Last night, I participated in a panel discussion on “the changing nature of power”, at the Rencontres Internationales du Documentaire de Montreal, a documentary film festival.
After a screening of a new documentary called “The Fourth World War“, four panelists sat up at the front, talked about the film and, then took questions from the audience.
To begin with, the film itself is awful. It is boilerplate antiglobalisation propaganda, treating economic and social disruptions and popular uprisings in Argentina, Chiapas, Korea, South Africa, and Israel as variations on a single global war being waged by faceless neoliberals. When the film ended, there was a lot of clapping and a few cheers, and I thought, “shit, here we go”, and got ready to play the village liberal in a room full of marxists.
My mistake. The conversation was entirely in french, and while at one point in my life I was more or less bilingual (I grew up in Trudeaupian Ottawa), a decade in central Ontario has reduced my vocabulary to that of a 10 year old. Talking in french, I feel like my IQ has dropped 30 points. (insert jokes here)
Still, I was extremely impressed with my co-panelists as well as by the audience. If this panel had taken place in Toronto, I am fairly certain that everyone would have fallen into line and adopted the obligatory Annex-anti-american-leftism that is the default social politics for Torontonians of a certain social class.

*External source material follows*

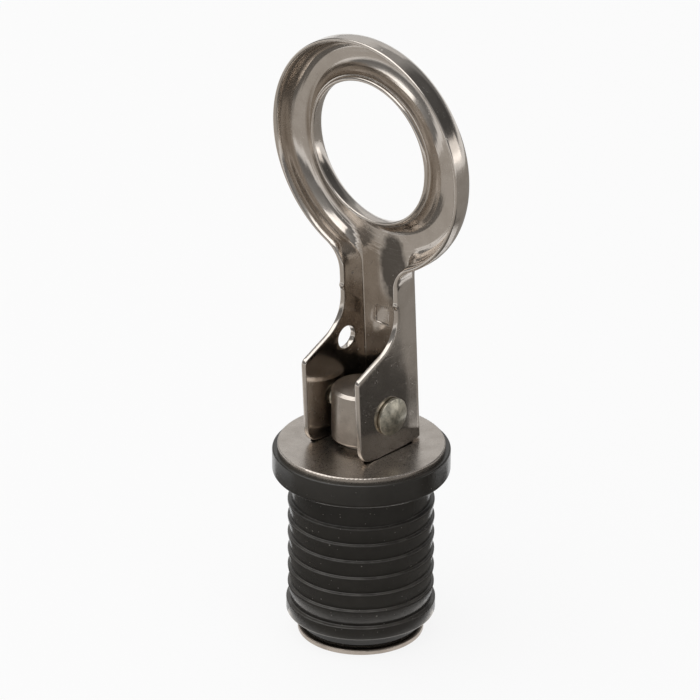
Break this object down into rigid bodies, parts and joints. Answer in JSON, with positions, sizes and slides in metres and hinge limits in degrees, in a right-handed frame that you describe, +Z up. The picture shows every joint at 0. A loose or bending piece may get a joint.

This was very different. The discussion was, for the most part, entirely non-ideological. I found all of the participants to be extremely thoughtful, critical-minded, and pragmatic. To boot, one of my co-panelists was a Bloquiste, who gave Jean Lapierre a run for his money during last summer’s federal election.
But this is where it gets a bit interesting. In Quebec intellectual society, separatism is the obligatory default political stance. Of course there was a separatist on the panel — in Montreal, that is as unremarkable as hearing anti-americanism on the CBC in Toronto. It’s the water in which we swim here.